Choice of the hypothesis matrix for using the Wald-type-statistic

TL;DR

This paper investigates how the choice of hypothesis matrix affects the Wald-type-statistic in multivariate hypothesis testing, demonstrating that the test decision remains unaffected by this choice and exploring computational implications through simulations.

Contribution

It proves that for the Wald-type-statistic, the specific hypothesis matrix choice does not influence the test outcome, providing theoretical insight and practical guidance.

Findings

Test decision is unaffected by hypothesis matrix choice

Simulation shows minimal impact on computation time

Provides theoretical foundation for hypothesis matrix selection

Abstract

A widely used formulation for null hypotheses in the analysis of multivariate $d$-dimensional data is $\mathcal{H}_0: \boldsymbol{H} \boldsymbol{\theta} =\boldsymbol{y}$ with $\boldsymbol{H}$ $\in\mathbb{R}^{m\times d}$, $\boldsymbol{\theta}$ $\in \mathbb{R}^d$ and $\boldsymbol{y}\in\mathbb{R}^m$, where $m\leq d$. Here the unknown parameter vector $\boldsymbol{\theta}$ can, for example, be the expectation vector $\boldsymbol{\mu}$, a vector $\boldsymbol{\beta} $ containing regression coefficients or a quantile vector $\boldsymbol{q}$. Also, the vector of nonparametric relative effects $\boldsymbol{p}$ or an upper triangular vectorized covariance matrix $\textbf{v}$ are useful choices.
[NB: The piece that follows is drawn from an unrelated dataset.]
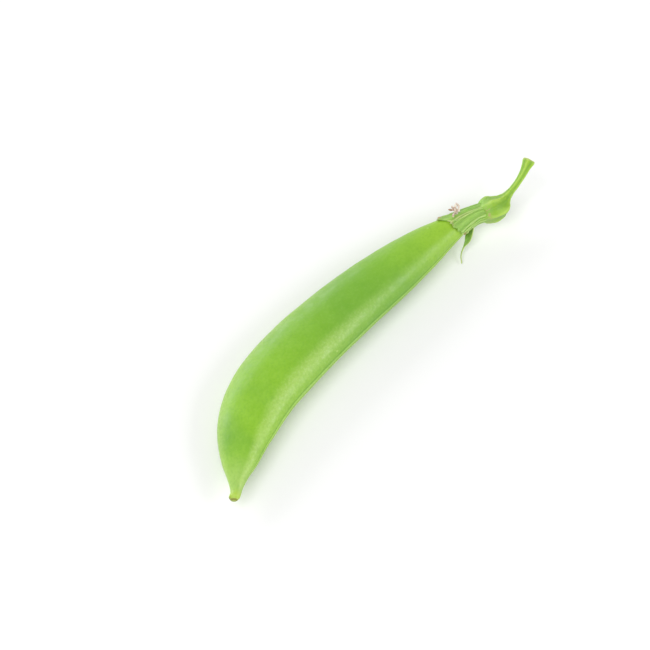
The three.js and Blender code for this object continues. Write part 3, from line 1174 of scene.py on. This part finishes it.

However, even without multiplying the hypothesis with a scalar $\gamma\neq 0$, there is a multitude of possibilities to formulate the same null hypothesis with different hypothesis matrices $\boldsymbol{H}$ and corresponding vectors $\boldsymbol{y}$. Although it is a well-known fact that in case of $\boldsymbol{y}=\boldsymbol{0}$ there exists a unique projection matrix $\boldsymbol{P}$ with $\boldsymbol{H}\boldsymbol{\theta}=\boldsymbol{0}\Leftrightarrow \boldsymbol{P}\boldsymbol{\theta}=\boldsymbol{0}$, for $\boldsymbol{y}\neq \boldsymbol{0}$ such a projection matrix does not necessarily exist. Moreover, since such hypotheses are often investigated using a quadratic form as the test statistic, the corresponding projection matrices often contain zero rows; so, they are not even effective from a computational aspect. In this manuscript, we show that for the Wald-type-statistic (WTS), which is one of the most frequently used quadratic forms, the choice of the concrete hypothesis matrix does not affect the test decision. Moreover, some simulations are conducted to investigate the possible influence of the hypothesis matrix on the computation time.